WORK TO BE COMPLETED: Print the listing below exactly.

>> Start

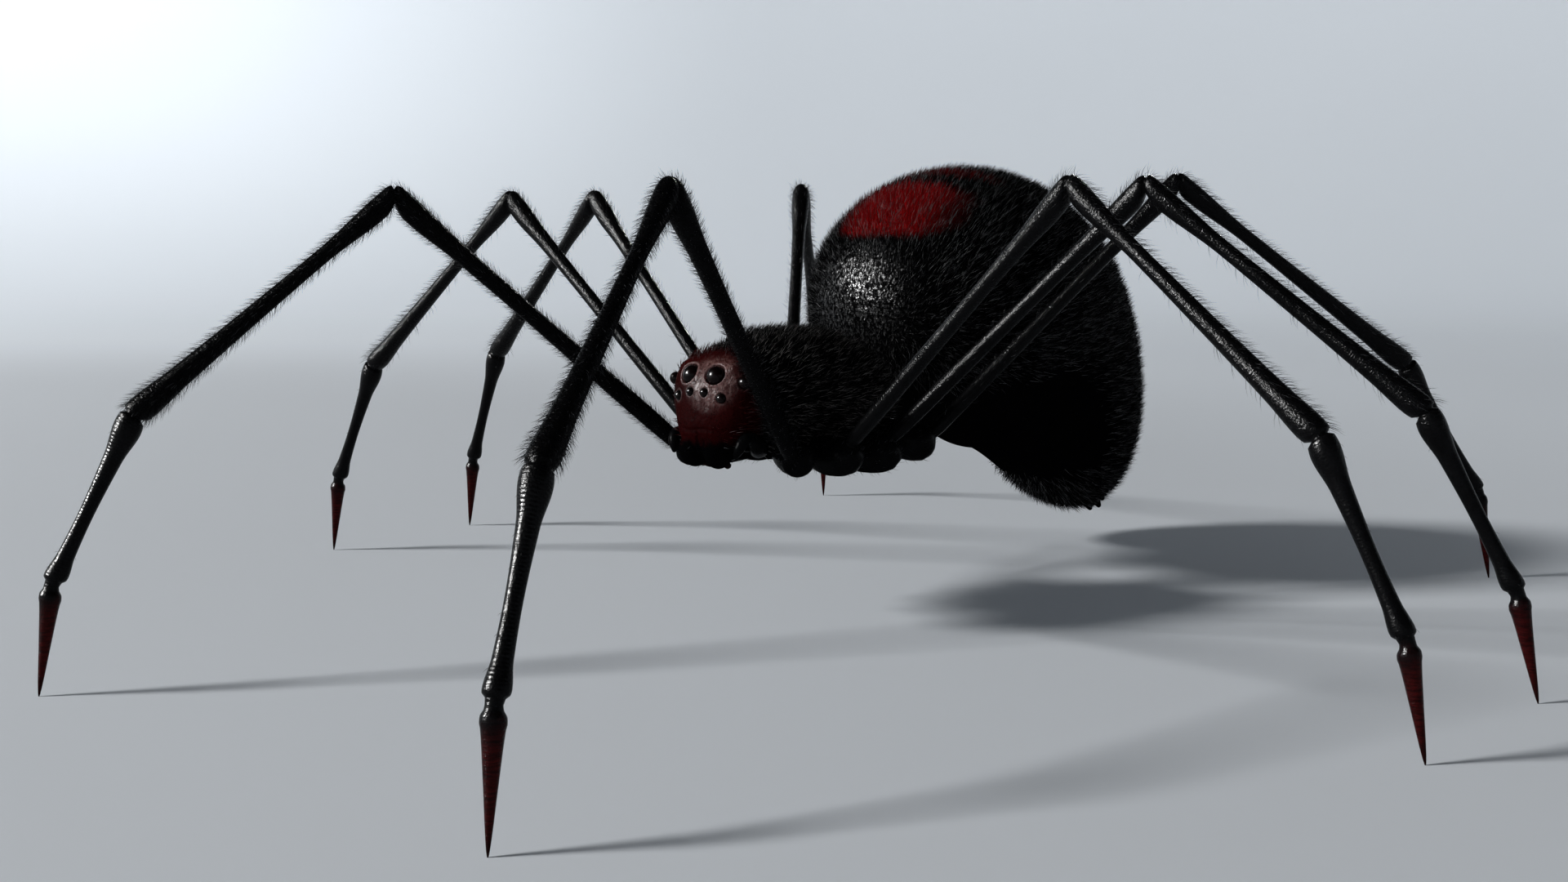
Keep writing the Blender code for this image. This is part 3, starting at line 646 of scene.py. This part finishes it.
def body_skin():
    look = Finish("body skin")
    colour, face = body_colour(look, BLACK_SKIN)
    brown = look.mix(look.noise(6.0, 5.0, 0.65), (0.018, 0.0012, 0.0014), (0.048, 0.0060, 0.0054))
    streaks = look.ramp(look.noise(11.0, 3.0, 0.6, (1.0, 1.0, 0.45)), 0.36, 0.66, 0.25, 1.0)
    # Painted sheen: the brow is tinted pale between the eyes, and made glossier below
    brow = look.times(look.ramp(look.distance_from(BROW_SHEEN_SPOT), 0.68, 0.26), streaks)
    # Painted highlight: a pale tint on the rims, strongest round the main eyes
    rim = look.kept("rim")
    # Painted shade: the face darkens towards the chin
    low = look.ramp(look.z, 4.50, 3.95)
    pores = look.ramp(look.cells(19.0), 0.16, 0.34, 1.0, 0.0)
    # Painted shade: the face darkens towards its sides, which turn from the light
    shaded_flank = look.ramp(look.sum("ABSOLUTE", look.x), 0.46, 0.95)
    # The tints: painted sheen on the brow, painted highlight on the rims, painted shade in the eye sockets,
    # towards the chin and at the sides, and the pores
    for share, most, tint in ((brow, 0.75, (0.23, 0.125, 0.115)), (rim, 0.85, (0.20, 0.105, 0.10)),
                              (look.kept("pit"), 0.80, (0.006, 0.0006, 0.0008)),
                              (low, 0.72, (0.012, 0.0004, 0.0008)), (pores, 0.70, (0.005, 0.0005, 0.0005)),
                              (shaded_flank, 0.82, (0.006, 0.0003, 0.0005))):
        brown = look.mix(look.times(share, most), brown, tint)
    colour = look.mix(face, colour, brown)

    sheen = look.ramp(look.distance_from(SHEEN_SPOT), 2.2, 0.5)
    gloss = look.times(face, look.sum("MAXIMUM", brow, rim))
    rough = look.scaled(gloss, -0.16, look.scaled(sheen, -0.16, 0.50))
    specks = look.ramp(look.noise(21.0, 2.0, 0.5, (1.0, 1.0, 0.55)), 0.46, 0.66)
    shine = look.scaled(gloss, 0.075, look.scaled(look.times(sheen, specks), 0.19, 0.0025))
    shine = look.times(shine, look.sum("SUBTRACT", 1.0, look.kept("bare")))
    shine = look.times(shine, look.ramp(look.z, 3.70, 4.20))

    grain = look.noise(13.0, 2.0, 0.5, (1.0, 1.0, 0.6))
    strength = look.plus(look.noise(2.5, 1.0), 0.3)
    normal = look.bump(look.times(grain, strength), 0.80, 0.042)
    normal = look.bump(look.cells(26.0), 0.30, 0.02, normal)
    return look.finish(colour, rough, shine, Normal=normal)


def leg_skin():
    look = Finish("leg skin")
    red = look.ramp(look.plus(look.z, look.scaled(look.noise(3.0), 0.5, -0.25)),
                    TARSUS_RED_Z + 0.05, TARSUS_RED_Z - 0.55)
    colour = look.mix(look.noise(6.0, 3.0), (0.0012, 0.0012, 0.0014), (0.0040, 0.0040, 0.0045))
    wrinkles = look.noise(6.0, 4.0, 0.65, (0.7, 0.7, 5.0))
    tarsus = look.mix(look.ramp(wrinkles, 0.32, 0.68), (0.010, 0.0008, 0.0008), (0.046, 0.0032, 0.0032))
    tarsus = look.mix(look.ramp(look.z, 0.45, 0.05), tarsus, (0.010, 0.001, 0.001))
    colour = look.mix(red, colour, tarsus)

    # A grain that is drawn out round the leg, and fine rings on the metatarsi of the front legs
    run = look.kept("leg_run")
    round_leg = look.node("ShaderNodeCombineXYZ",
                          {"X": run, "Y": look.times(look.x, 0.32), "Z": look.times(look.z, 0.32)})
    grain = look.noise(36.0, place=round_leg.outputs[0])
    normal = look.bump(look.times(grain, look.ramp(look.z, 4.2, 5.0, 0.35, 1.0)), 0.55, 0.018)
    fine = look.times(look.noise(27.0, roughness=0.6), look.ramp(look.z, 4.2, 5.0, 0.5, 1.0))
    normal = look.bump(fine, 0.60, 0.024, normal)
    rings = look.sum("SINE", look.times(run, 2 * math.pi / RING_STEP))
    for share in (look.ramp(look.z, 4.75, 4.45), look.ramp(run, 9.0, 10.0), look.ramp(look.z, 1.75, 2.00),
                  look.ramp(look.y, -5.0, -9.0, 0.20, 1.0)):
        rings = look.times(rings, share)
    normal = look.bump(rings, 0.22, 0.006, normal)
    normal = look.bump(look.times(wrinkles, red), 0.28, 0.04, normal)

    # Gloss: full away from the body, and less on the front femora and on what faces the ground
    above = look.ramp(look.z, 3.05, 3.75)
    roots = look.times(look.ramp(look.y, -2.0, -1.2, 0.0, 0.6), above)
    outer = look.sum("MAXIMUM", look.ramp(look.distance_from((0.0, 0.0, 3.6)), 3.6, 5.0), roots)
    front = look.times(look.ramp(look.y, -1.8, -2.6), look.ramp(look.z, 4.2, 5.0))
    outer = look.times(outer, look.scaled(front, -0.75, 1.0))
    shine = look.scaled(outer, 0.040, look.times(above, 0.004))
    return look.finish(colour, look.scaled(look.noise(11.0), 0.16, 0.16), shine, Normal=normal)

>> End

EXERCISE SOLUTION:
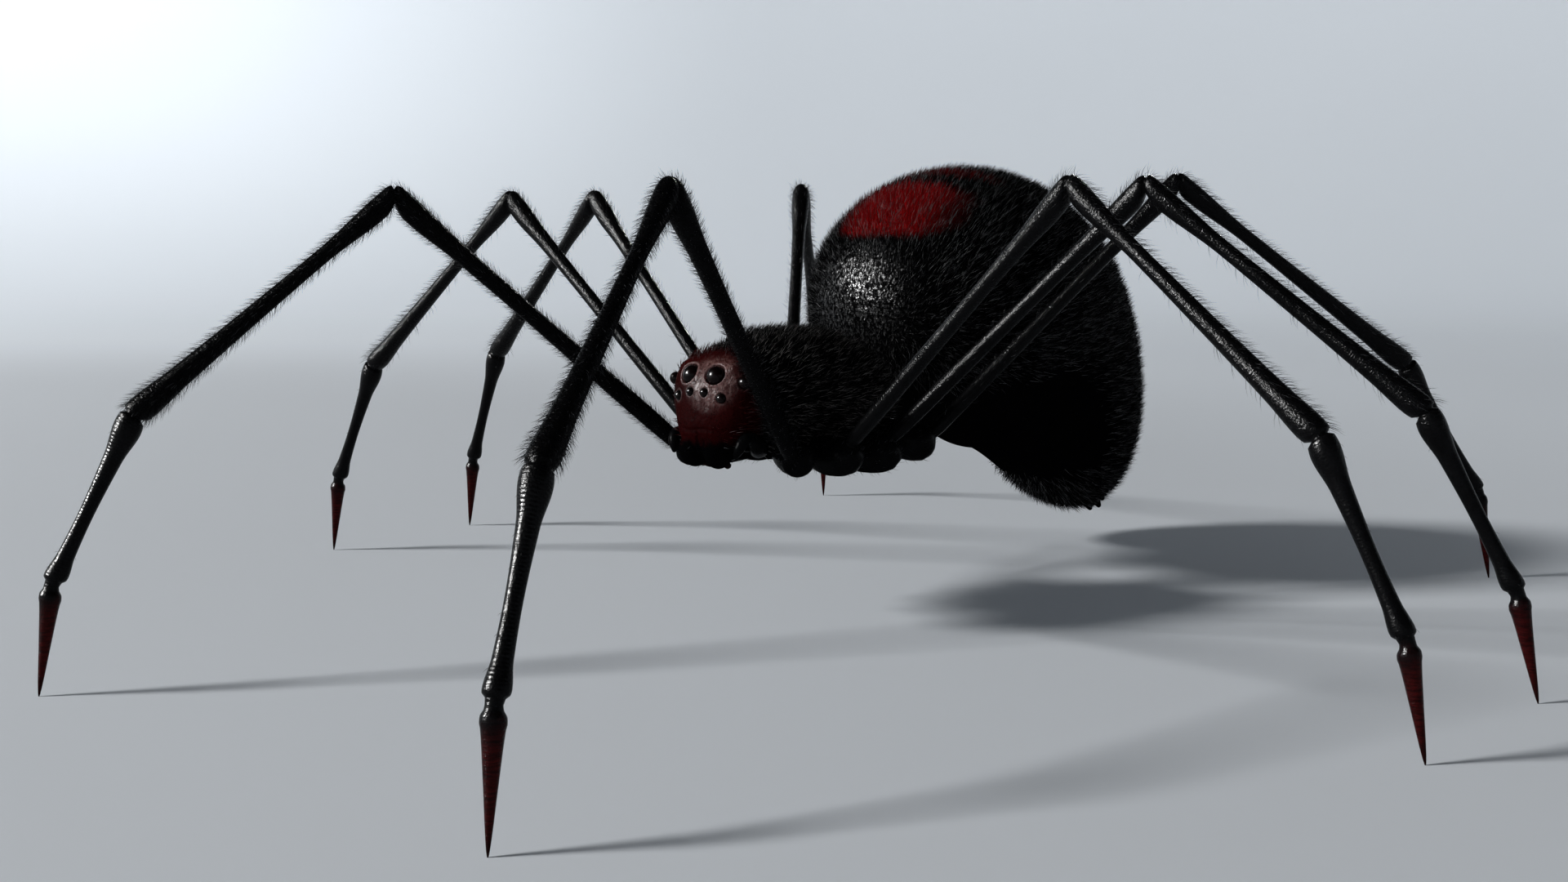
Keep writing the Blender code for this image. This is part 3, starting at line 646 of scene.py. This part finishes it.
def body_skin():
    look = Finish("body skin")
    colour, face = body_colour(look, BLACK_SKIN)
    brown = look.mix(look.noise(6.0, 5.0, 0.65), (0.018, 0.0012, 0.0014), (0.048, 0.0060, 0.0054))
    streaks = look.ramp(look.noise(11.0, 3.0, 0.6, (1.0, 1.0, 0.45)), 0.36, 0.66, 0.25, 1.0)
    # Painted sheen: the brow is tinted pale between the eyes, and made glossier below
    brow = look.times(look.ramp(look.distance_from(BROW_SHEEN_SPOT), 0.68, 0.26), streaks)
    # Painted highlight: a pale tint on the rims, strongest round the main eyes
    rim = look.kept("rim")
    # Painted shade: the face darkens towards the chin
    low = look.ramp(look.z, 4.50, 3.95)
    pores = look.ramp(look.cells(19.0), 0.16, 0.34, 1.0, 0.0)
    # Painted shade: the face darkens towards its sides, which turn from the light
    shaded_flank = look.ramp(look.sum("ABSOLUTE", look.x), 0.46, 0.95)
    # The tints: painted sheen on the brow, painted highlight on the rims, painted shade in the eye sockets,
    # towards the chin and at the sides, and the pores
    for share, most, tint in ((brow, 0.75, (0.23, 0.125, 0.115)), (rim, 0.85, (0.20, 0.105, 0.10)),
                              (look.kept("pit"), 0.80, (0.006, 0.0006, 0.0008)),
                              (low, 0.72, (0.012, 0.0004, 0.0008)), (pores, 0.70, (0.005, 0.0005, 0.0005)),
                              (shaded_flank, 0.82, (0.006, 0.0003, 0.0005))):
        brown = look.mix(look.times(share, most), brown, tint)
    colour = look.mix(face, colour, brown)

    sheen = look.ramp(look.distance_from(SHEEN_SPOT), 2.2, 0.5)
    gloss = look.times(face, look.sum("MAXIMUM", brow, rim))
    rough = look.scaled(gloss, -0.16, look.scaled(sheen, -0.16, 0.50))
    specks = look.ramp(look.noise(21.0, 2.0, 0.5, (1.0, 1.0, 0.55)), 0.46, 0.66)
    shine = look.scaled(gloss, 0.075, look.scaled(look.times(sheen, specks), 0.19, 0.0025))
    shine = look.times(shine, look.sum("SUBTRACT", 1.0, look.kept("bare")))
    shine = look.times(shine, look.ramp(look.z, 3.70, 4.20))

    grain = look.noise(13.0, 2.0, 0.5, (1.0, 1.0, 0.6))
    strength = look.plus(look.noise(2.5, 1.0), 0.3)
    normal = look.bump(look.times(grain, strength), 0.80, 0.042)
    normal = look.bump(look.cells(26.0), 0.30, 0.02, normal)
    return look.finish(colour, rough, shine, Normal=normal)


def leg_skin():
    look = Finish("leg skin")
    red = look.ramp(look.plus(look.z, look.scaled(look.noise(3.0), 0.5, -0.25)),
                    TARSUS_RED_Z + 0.05, TARSUS_RED_Z - 0.55)
    colour = look.mix(look.noise(6.0, 3.0), (0.0012, 0.0012, 0.0014), (0.0040, 0.0040, 0.0045))
    wrinkles = look.noise(6.0, 4.0, 0.65, (0.7, 0.7, 5.0))
    tarsus = look.mix(look.ramp(wrinkles, 0.32, 0.68), (0.010, 0.0008, 0.0008), (0.046, 0.0032, 0.0032))
    tarsus = look.mix(look.ramp(look.z, 0.45, 0.05), tarsus, (0.010, 0.001, 0.001))
    colour = look.mix(red, colour, tarsus)

    # A grain that is drawn out round the leg, and fine rings on the metatarsi of the front legs
    run = look.kept("leg_run")
    round_leg = look.node("ShaderNodeCombineXYZ",
                          {"X": run, "Y": look.times(look.x, 0.32), "Z": look.times(look.z, 0.32)})
    grain = look.noise(36.0, place=round_leg.outputs[0])
    normal = look.bump(look.times(grain, look.ramp(look.z, 4.2, 5.0, 0.35, 1.0)), 0.55, 0.018)
    fine = look.times(look.noise(27.0, roughness=0.6), look.ramp(look.z, 4.2, 5.0, 0.5, 1.0))
    normal = look.bump(fine, 0.60, 0.024, normal)
    rings = look.sum("SINE", look.times(run, 2 * math.pi / RING_STEP))
    for share in (look.ramp(look.z, 4.75, 4.45), look.ramp(run, 9.0, 10.0), look.ramp(look.z, 1.75, 2.00),
                  look.ramp(look.y, -5.0, -9.0, 0.20, 1.0)):
        rings = look.times(rings, share)
    normal = look.bump(rings, 0.22, 0.006, normal)
    normal = look.bump(look.times(wrinkles, red), 0.28, 0.04, normal)

    # Gloss: full away from the body, and less on the front femora and on what faces the ground
    above = look.ramp(look.z, 3.05, 3.75)
    roots = look.times(look.ramp(look.y, -2.0, -1.2, 0.0, 0.6), above)
    outer = look.sum("MAXIMUM", look.ramp(look.distance_from((0.0, 0.0, 3.6)), 3.6, 5.0), roots)
    front = look.times(look.ramp(look.y, -1.8, -2.6), look.ramp(look.z, 4.2, 5.0))
    outer = look.times(outer, look.scaled(front, -0.75, 1.0))
    shine = look.scaled(outer, 0.040, look.times(above, 0.004))
    return look.finish(colour, look.scaled(look.noise(11.0), 0.16, 0.16), shine, Normal=normal)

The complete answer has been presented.